CDC confirms new swine flu strain
CDC confirms new swine flu strain- The Centers for Disease Control and Prevention are on high alert for a new strain of swine flu that may be spread person-to-person, as opposed to known swine flu cases where patients had recently come in contact with pigs.
The new variant is thought to be a combination of the familiar H1N1 virus from the 2009 outbreak and H3N2, a rare influenza found in North American pigs.
Of the other seven cases of the new swine flu, three occurred in Pennsylvania, two in Maine and two in Indiana, the CDC reported in a Wednesday dispatch in its Morbidity and Mortality Weekly Report.
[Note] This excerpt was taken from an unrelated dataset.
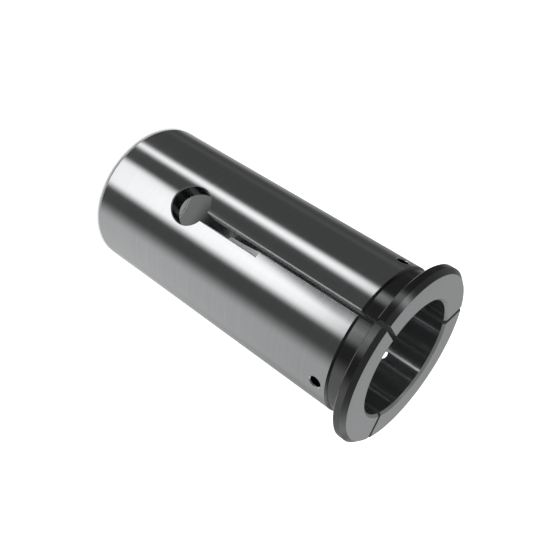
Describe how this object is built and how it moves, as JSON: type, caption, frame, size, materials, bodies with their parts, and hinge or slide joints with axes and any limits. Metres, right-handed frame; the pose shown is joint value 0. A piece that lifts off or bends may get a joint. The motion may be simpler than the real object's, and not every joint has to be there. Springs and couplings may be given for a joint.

In all of those cases, either the patients or close contacts had been recently exposed to pigs. The lack of pig exposure in the three newest cases suggested that the new virus may involve limited person-to-person contact. As part of routine preparedness to counter pandemic threats from new flu viruses, CDC said it had developed a “candidate vaccine virus” that could be used to make a human vaccine against S-OtrH3N2 viruses and has sent it to vaccine manufacturers.
CDC scientists said they expected this years’ seasonal flu vaccine to provide adults with limited protection from the new flu virus, but that it wouldn’t help children.
They recommended that doctors who suspect swine flu infections in their patients treat them with Tamiflu where appropriate, obtain nose and throat specimens and send them to a state public health labs, which should report them to CDC.